July 10, 2012

Shift on "occupation" compels new pro-Israel strategy

More than at any time in this generation, Israel's friends will need to muster candor, creativity, and coordination. 

For true pro-Israel advocates, the Oslo process was a godsend. That is, for those of us who were then still intent on promoting and defending Israel's international standing, rather than imposing our own ideological stamp on Israel's domestic politics. Israeli policies were much easier to explain to those "undecideds" in America and elsewhere: Israel was taking clear and significant steps to resolve the status of the West Bank and Gaza, and of Palestinians everywhere.

Since the late-1990s, we have returned to pointing out the less obvious ways in which Israel remained committed to "doing the right thing," as well as justifying or downplaying actions that are less universally palatable (home demolitions and expulsions, military crackdowns, land expropriation, settlement "natural growth").
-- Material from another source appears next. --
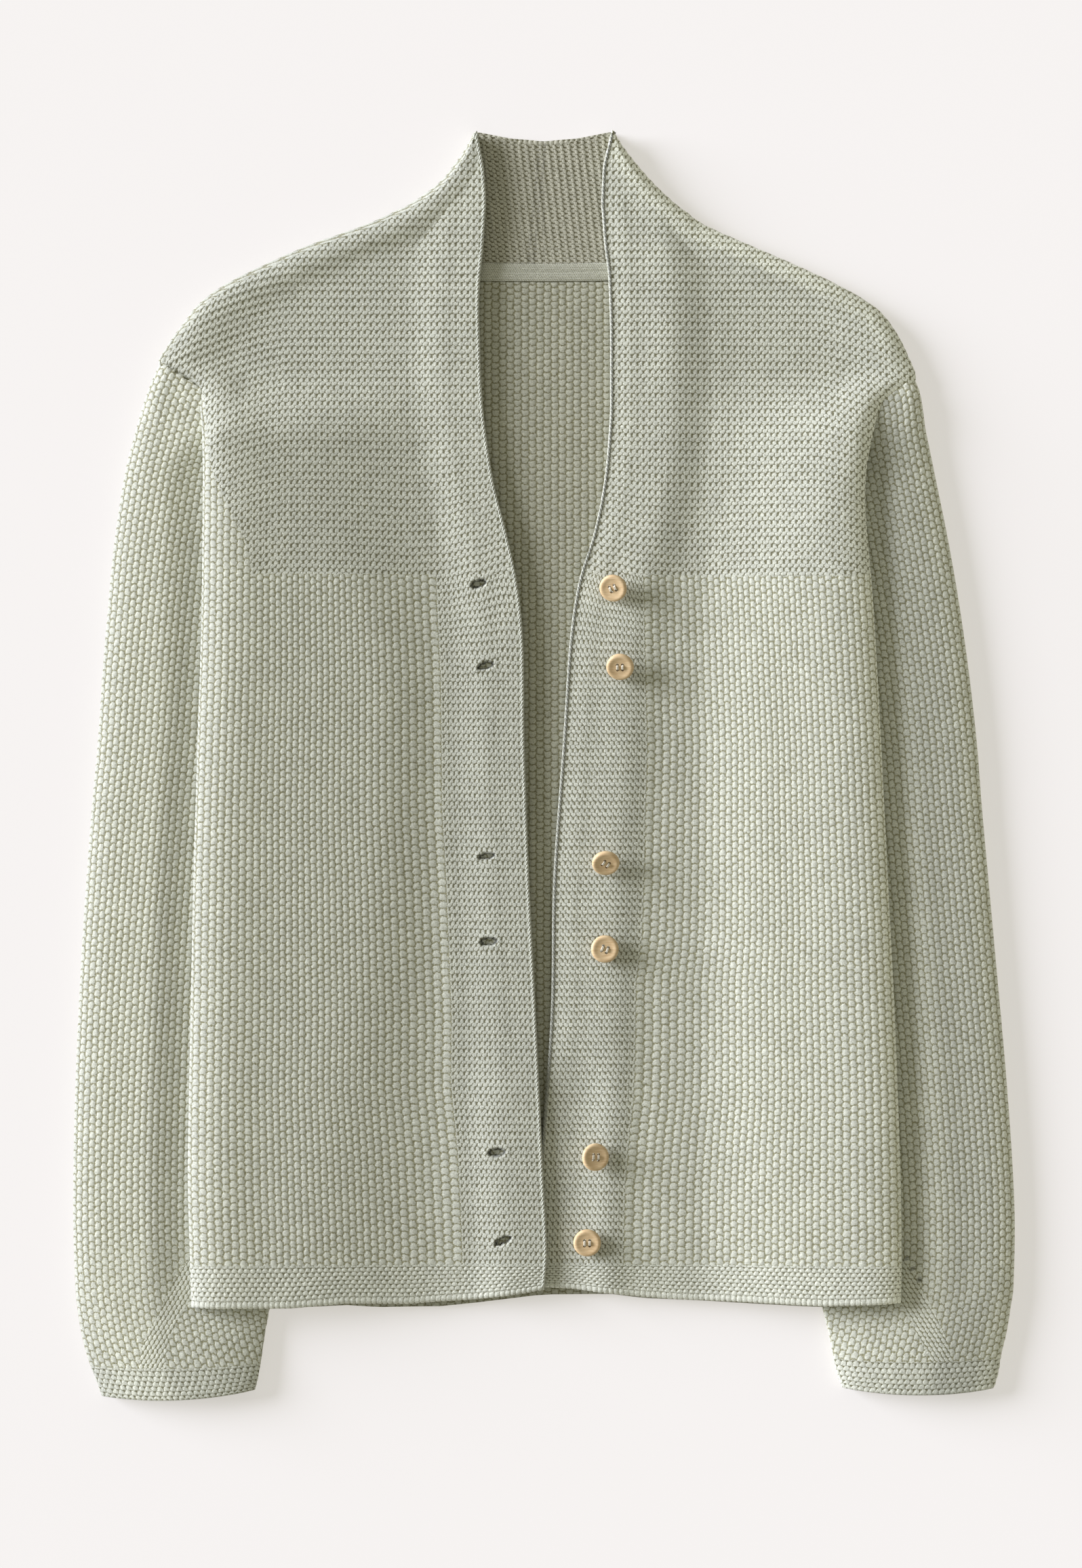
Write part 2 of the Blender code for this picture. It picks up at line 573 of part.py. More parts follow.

Now, perhaps for the first time since the 1982-84 Lebanon War, we face a situation that cannot be explained away by necessity or lack of alternatives, while the dangers facing Israel -- and the need for international support and legitimacy -- are not going away.

The ambivalent status of Israel's presence in the West Bank has now been officially denied by an expert panel appointed by Prime Minister Netanyahu. Past governments have cited extenuating circumstances, or applied very broad definitions of Jerusalem's city limits. But never before has the Government of Israel simply announced that there is no occupation, and that there never was.